Prompt
Extract every line that contains the string "bending".
::::::
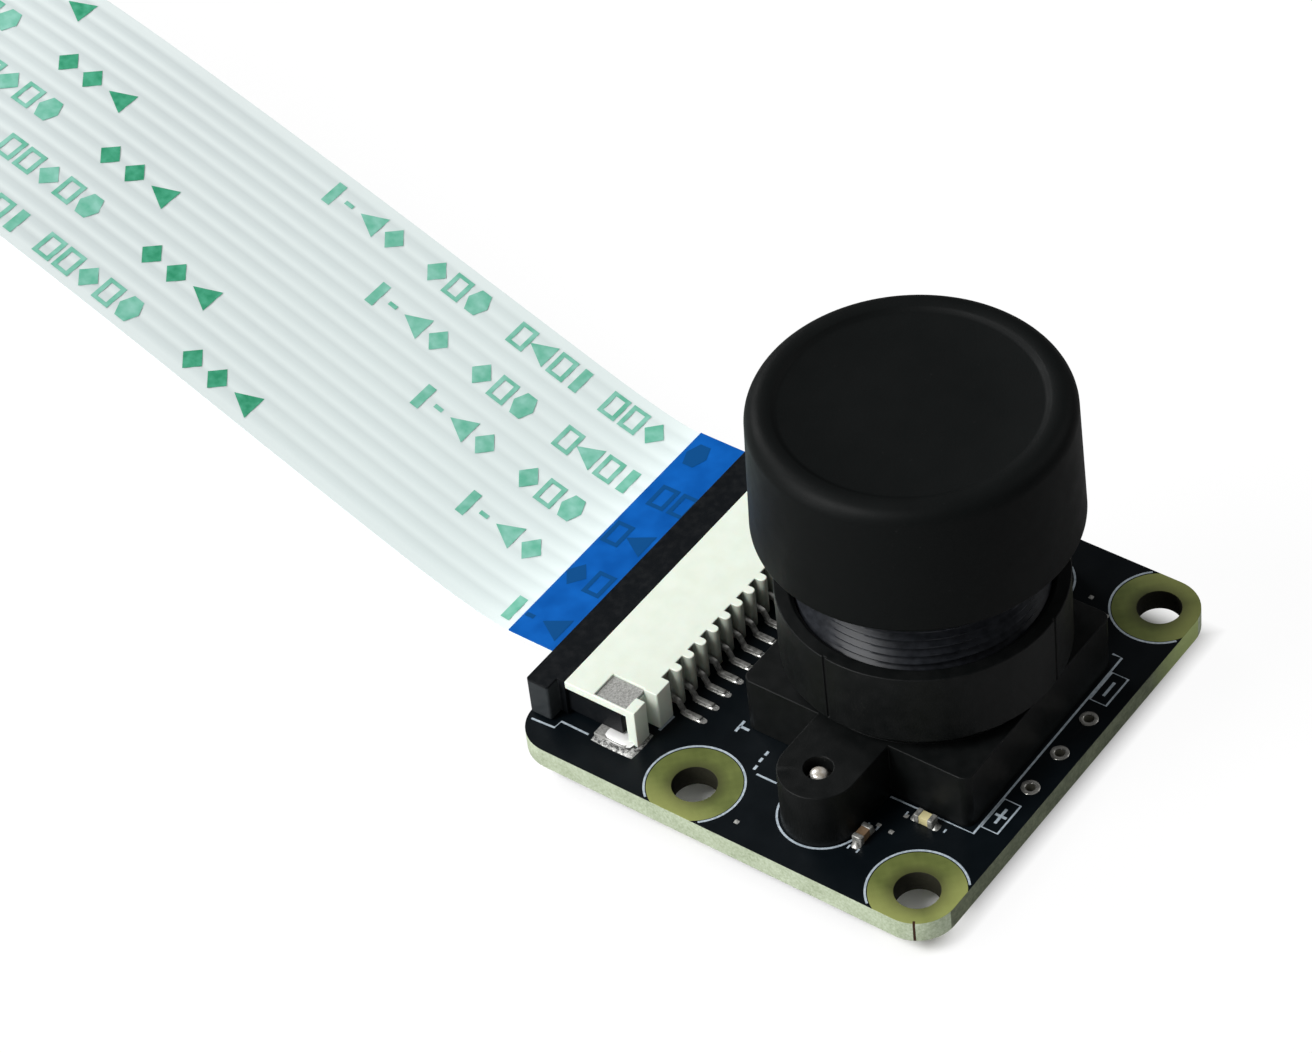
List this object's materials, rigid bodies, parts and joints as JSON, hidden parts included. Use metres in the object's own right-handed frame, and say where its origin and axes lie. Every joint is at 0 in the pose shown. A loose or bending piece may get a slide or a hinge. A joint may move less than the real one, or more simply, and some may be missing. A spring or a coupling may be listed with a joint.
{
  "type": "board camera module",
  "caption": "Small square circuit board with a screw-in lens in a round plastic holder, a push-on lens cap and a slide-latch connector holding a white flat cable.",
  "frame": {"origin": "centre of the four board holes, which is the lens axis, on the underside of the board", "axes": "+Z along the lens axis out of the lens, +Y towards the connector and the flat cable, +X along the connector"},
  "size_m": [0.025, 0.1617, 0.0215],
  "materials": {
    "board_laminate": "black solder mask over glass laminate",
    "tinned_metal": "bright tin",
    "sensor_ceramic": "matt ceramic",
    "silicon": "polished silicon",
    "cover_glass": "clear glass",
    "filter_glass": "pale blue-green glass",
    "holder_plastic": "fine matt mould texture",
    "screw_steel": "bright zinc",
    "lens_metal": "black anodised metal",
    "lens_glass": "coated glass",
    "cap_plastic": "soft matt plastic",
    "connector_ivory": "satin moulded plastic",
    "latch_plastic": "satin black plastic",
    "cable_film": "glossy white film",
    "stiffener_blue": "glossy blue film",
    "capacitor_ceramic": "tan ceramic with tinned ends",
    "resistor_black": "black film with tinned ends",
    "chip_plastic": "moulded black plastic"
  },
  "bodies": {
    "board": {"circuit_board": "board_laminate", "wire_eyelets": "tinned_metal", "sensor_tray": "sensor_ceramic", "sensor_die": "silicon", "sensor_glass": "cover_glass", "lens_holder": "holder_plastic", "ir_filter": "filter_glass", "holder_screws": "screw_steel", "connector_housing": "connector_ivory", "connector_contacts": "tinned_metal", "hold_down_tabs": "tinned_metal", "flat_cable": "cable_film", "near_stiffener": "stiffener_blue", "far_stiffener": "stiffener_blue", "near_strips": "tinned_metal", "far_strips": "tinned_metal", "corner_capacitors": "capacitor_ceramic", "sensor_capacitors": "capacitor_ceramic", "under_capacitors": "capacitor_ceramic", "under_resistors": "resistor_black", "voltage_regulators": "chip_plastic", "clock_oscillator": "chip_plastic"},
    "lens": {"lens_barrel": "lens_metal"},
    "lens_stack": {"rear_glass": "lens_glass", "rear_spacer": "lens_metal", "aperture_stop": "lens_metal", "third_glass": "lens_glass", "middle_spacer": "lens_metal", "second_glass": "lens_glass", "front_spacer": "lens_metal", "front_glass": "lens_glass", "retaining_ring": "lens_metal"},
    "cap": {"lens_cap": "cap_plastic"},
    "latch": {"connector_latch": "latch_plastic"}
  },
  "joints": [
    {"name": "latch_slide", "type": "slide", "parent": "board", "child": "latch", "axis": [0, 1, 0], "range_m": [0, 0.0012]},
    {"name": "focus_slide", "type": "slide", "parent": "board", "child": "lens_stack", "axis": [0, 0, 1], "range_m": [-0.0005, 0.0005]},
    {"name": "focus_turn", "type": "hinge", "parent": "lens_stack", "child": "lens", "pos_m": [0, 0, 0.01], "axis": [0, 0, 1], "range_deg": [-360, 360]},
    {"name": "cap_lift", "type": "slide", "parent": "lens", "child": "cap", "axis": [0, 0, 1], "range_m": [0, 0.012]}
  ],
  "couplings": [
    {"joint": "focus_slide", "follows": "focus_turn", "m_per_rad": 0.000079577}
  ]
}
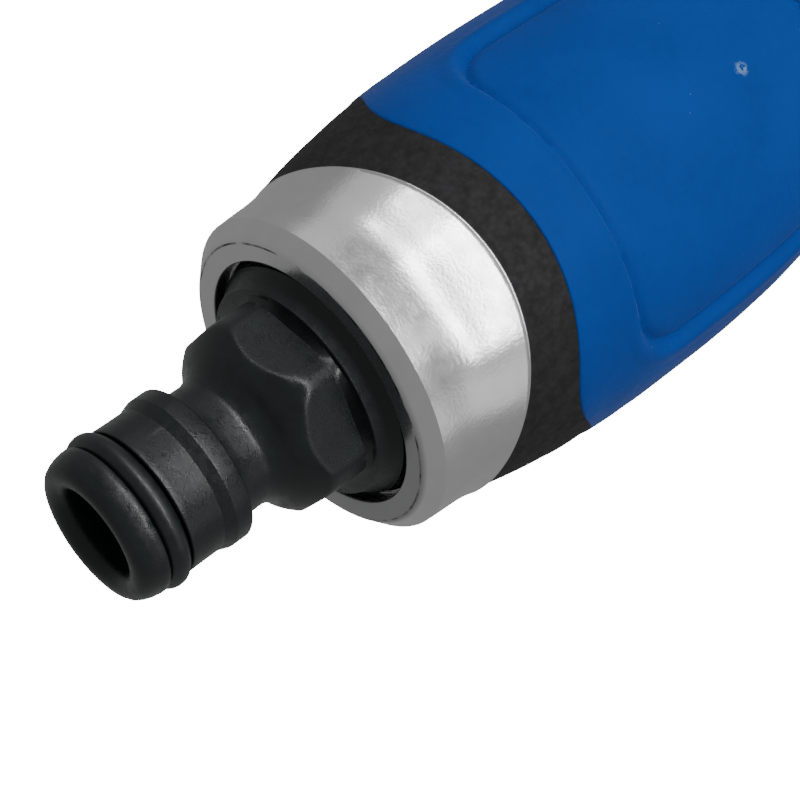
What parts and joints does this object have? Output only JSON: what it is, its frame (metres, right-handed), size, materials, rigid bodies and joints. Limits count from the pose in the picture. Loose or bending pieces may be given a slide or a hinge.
::::::
Solved problem
List this object's materials, rigid bodies, parts and joints as JSON, hidden parts included. Use metres in the object's own right-handed frame, and say where its origin and axes lie. Every joint is at 0 in the pose shown. A loose or bending piece may get a slide or a hinge. A joint may move less than the real one, or more simply, and some may be missing. A spring or a coupling may be listed with a joint.
What parts and joints does this object have? Output only JSON: what it is, its frame (metres, right-handed), size, materials, rigid bodies and joints. Limits count from the pose in the picture. Loose or bending pieces may be given a slide or a hinge.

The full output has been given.